**PROBLEM DESCRIPTION**
Write out, word for word, only the data from its first line to the line containing "SET_MIDDLE = Vector((0, 0, 0.25))".

**STORED DATA**
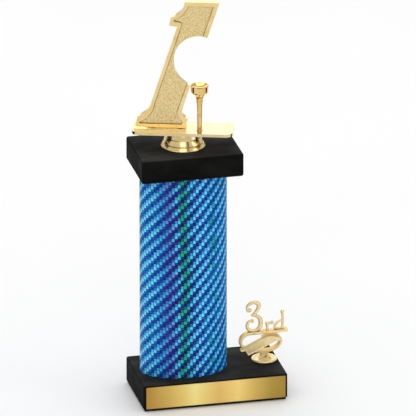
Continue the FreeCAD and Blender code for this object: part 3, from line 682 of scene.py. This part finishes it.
def finish_cad_pieces():
    stone = black_stone()
    steel = zinc_steel()
    for node in ("base_slab", "lid_slab"):
        paint_node(node, stone)
    paint_node("golf_tee", gold("gold_tee", roughness=0.11, deep=colour(0.70, 0.45, 0.12), pale=colour(0.84, 0.62, 0.26)))
    paint_node("riser", gold("gold_riser", roughness=0.17))
    plate_gold = gold("gold_plate", deep=colour(0.66, 0.52, 0.27), pale=colour(0.73, 0.61, 0.37), coat=0.4)
    paint_node("figure_plate", plate_gold)
    cast = cast_gold("gold_cast", 0.75)
    for node in ("trim_ribbon", "trim_bar", "trim_numeral", "trim_letter_r", "trim_letter_d"):
        paint_node(node, cast)
    paint_node("trim_foot", cast_gold("gold_foot", 0.0))
    trim_figures(cast)
    trim_ribbon(cast)
    for node in ("tie_rod", "rod_nut", "rod_washer", "rod_lock_washer", "figure_insert_nut", "trim_screw", "trim_washer"):
        paint_node(node, steel)
    plug = moulded_plastic("plug_plastic_black", colour(0.03, 0.03, 0.03), colour(0.05, 0.05, 0.05))
    paint_node("lower_plug", plug)
    paint_node("upper_plug", plug)
    paint_node("name_plate_tape", moulded_plastic("plate_tape_foam", colour(0.66, 0.65, 0.61), colour(0.76, 0.75, 0.71)))
    paint_node("figure_numeral", numeral_gold())
    paint_node("column_wrap", column_film())
    paint_node("column_core", column_board())
    paint_node("name_plate", plate_brass())
    paint_node("base_felt", black_felt())
    soften_edges("figure_numeral", 0.5, 2)
    soften_edges("figure_plate", 0.35, 2)
    soften_edges("trim_foot", 0.3, 2)


# ---------------------------------------------------------------- studio

SET_MIDDLE = Vector((0, 0, 0.25))


def area_light(name, place, width, height, radiance, aim):
    """A soft box that faces the aim point. Its power follows from its size and brightness."""
    data = bpy.data.lights.new(name, "AREA")
    data.shape = "RECTANGLE"
    data.size = width
    data.size_y = height
    data.energy = math.pi * width * height * radiance
    light = bpy.data.objects.new(name, data)
    bpy.context.scene.collection.objects.link(light)
    light.location = place
    light.rotation_mode = "QUATERNION"
    light.rotation_quaternion = (aim - Vector(place)).to_track_quat("-Z", "Y")
    light.visible_camera = False
    return light


def stage_panel(name, corners, material):
    """A flat panel of the studio, from its corner points."""
    mesh = bpy.data.meshes.new(name)
    mesh.from_pydata(corners, [], [list(range(len(corners)))])
    mesh.materials.append(material)
    panel = bpy.data.objects.new(name, mesh)
    bpy.context.scene.collection.objects.link(panel)
    return panel


def floor():
    reach = 14.0
    corners = [(-reach, -reach, 0), (reach, -reach, 0), (reach, reach, 0), (-reach, reach, 0)]
    stage_panel("floor", corners, floor_paper())


def dark_card(name, turn, rise, away, width, tall):
    """A black card beside the set. Only shiny surfaces see it, as a dark reflection."""
    paint = Paint(name + "_black", Roughness=1.0, Specular_IOR_Level=0.0)
    nap = paint.cloud(paint.millimetres(), 0.01)
    paint.surface("Base Color", paint.mix(nap, colour(0.01, 0.01, 0.01), colour(0.02, 0.02, 0.02)))
    turn = CAMERA_TURN + math.radians(turn)
    rise = math.radians(rise)
    toward = Vector((math.sin(turn) * math.cos(rise), -math.cos(turn) * math.cos(rise), math.sin(rise)))
    side = Vector((math.cos(turn), math.sin(turn), 0))
    up = side.cross(toward)
    centre = SET_MIDDLE + toward * away
    side = side * width / 2
    up = up * tall / 2
    card = stage_panel(name, [centre - side - up, centre + side - up, centre + side + up, centre - side + up], paint.material)
    card.visible_camera = False
    card.visible_diffuse = False
    card.visible_shadow = False
    card.visible_transmission = False


def studio():
    world = bpy.data.worlds.new("studio")
    world.use_nodes = True
    background = world.node_tree.nodes["Background"]
    background.inputs["Color"].default_value = (1.0, 1.0, 1.0, 1)
    background.inputs["Strength"].default_value = 0.68
    bpy.context.scene.world = world
    aim = SET_MIDDLE
    area_light("key_box", (-0.5, -1.9, 1.6), 1.2, 1.2, 1.1, aim)
    area_light("fill_box", (1.7, -1.0, 0.9), 0.9, 1.3, 1.0, aim)
    area_light("top_box", (0.0, 0.4, 2.0), 1.6, 1.6, 1.6, aim)
    area_light("back_box", (0.3, 2.4, 1.3), 2.4, 1.2, 0.95, aim)
    floor()
    dark_card("left_card", -99, -10, 0.45, 0.36, 0.30)
    dark_card("right_card", 98, -10, 0.45, 0.20, 0.30)
    dark_card("front_card", 29, 33, 0.90, 0.14, 0.50)
    dark_card("roof_card", -7, 68, 1.00, 0.60, 0.30)


def camera():
    """The photograph's view: from the front left, a little above, with a long lens."""
    low, high = cad_box
    rise = math.radians(21.8)
    away = 9.0
    seen_wide = 0.36017
    sensor = 36.0
    aim = (low + high) / 2 + Vector((-0.0034, -0.0035, -0.0102))
    toward = Vector((math.sin(CAMERA_TURN) * math.cos(rise), -math.cos(CAMERA_TURN) * math.cos(rise), math.sin(rise)))
    data = bpy.data.cameras.new("camera")
    data.sensor_width = sensor
    data.lens = sensor * away / seen_wide
    data.clip_end = 40
    view = bpy.data.objects.new("camera", data)
    bpy.context.scene.collection.objects.link(view)
    view.location = aim + toward * away
    view.rotation_mode = "QUATERNION"
    view.rotation_quaternion = (-toward).to_track_quat("-Z", "Y")
    bpy.context.scene.camera = view
    bpy.context.scene.view_settings.view_transform = "Standard"


finish_cad_pieces()
studio()
camera()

**TASK ANSWER**
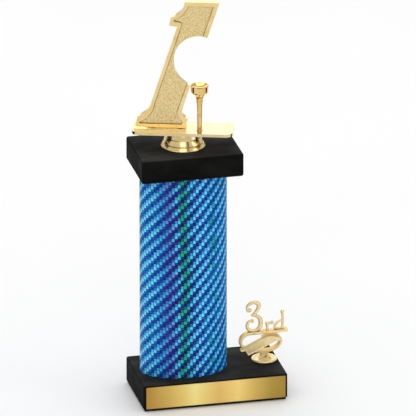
Continue the FreeCAD and Blender code for this object: part 3, from line 682 of scene.py. This part finishes it.
def finish_cad_pieces():
    stone = black_stone()
    steel = zinc_steel()
    for node in ("base_slab", "lid_slab"):
        paint_node(node, stone)
    paint_node("golf_tee", gold("gold_tee", roughness=0.11, deep=colour(0.70, 0.45, 0.12), pale=colour(0.84, 0.62, 0.26)))
    paint_node("riser", gold("gold_riser", roughness=0.17))
    plate_gold = gold("gold_plate", deep=colour(0.66, 0.52, 0.27), pale=colour(0.73, 0.61, 0.37), coat=0.4)
    paint_node("figure_plate", plate_gold)
    cast = cast_gold("gold_cast", 0.75)
    for node in ("trim_ribbon", "trim_bar", "trim_numeral", "trim_letter_r", "trim_letter_d"):
        paint_node(node, cast)
    paint_node("trim_foot", cast_gold("gold_foot", 0.0))
    trim_figures(cast)
    trim_ribbon(cast)
    for node in ("tie_rod", "rod_nut", "rod_washer", "rod_lock_washer", "figure_insert_nut", "trim_screw", "trim_washer"):
        paint_node(node, steel)
    plug = moulded_plastic("plug_plastic_black", colour(0.03, 0.03, 0.03), colour(0.05, 0.05, 0.05))
    paint_node("lower_plug", plug)
    paint_node("upper_plug", plug)
    paint_node("name_plate_tape", moulded_plastic("plate_tape_foam", colour(0.66, 0.65, 0.61), colour(0.76, 0.75, 0.71)))
    paint_node("figure_numeral", numeral_gold())
    paint_node("column_wrap", column_film())
    paint_node("column_core", column_board())
    paint_node("name_plate", plate_brass())
    paint_node("base_felt", black_felt())
    soften_edges("figure_numeral", 0.5, 2)
    soften_edges("figure_plate", 0.35, 2)
    soften_edges("trim_foot", 0.3, 2)


# ---------------------------------------------------------------- studio

SET_MIDDLE = Vector((0, 0, 0.25))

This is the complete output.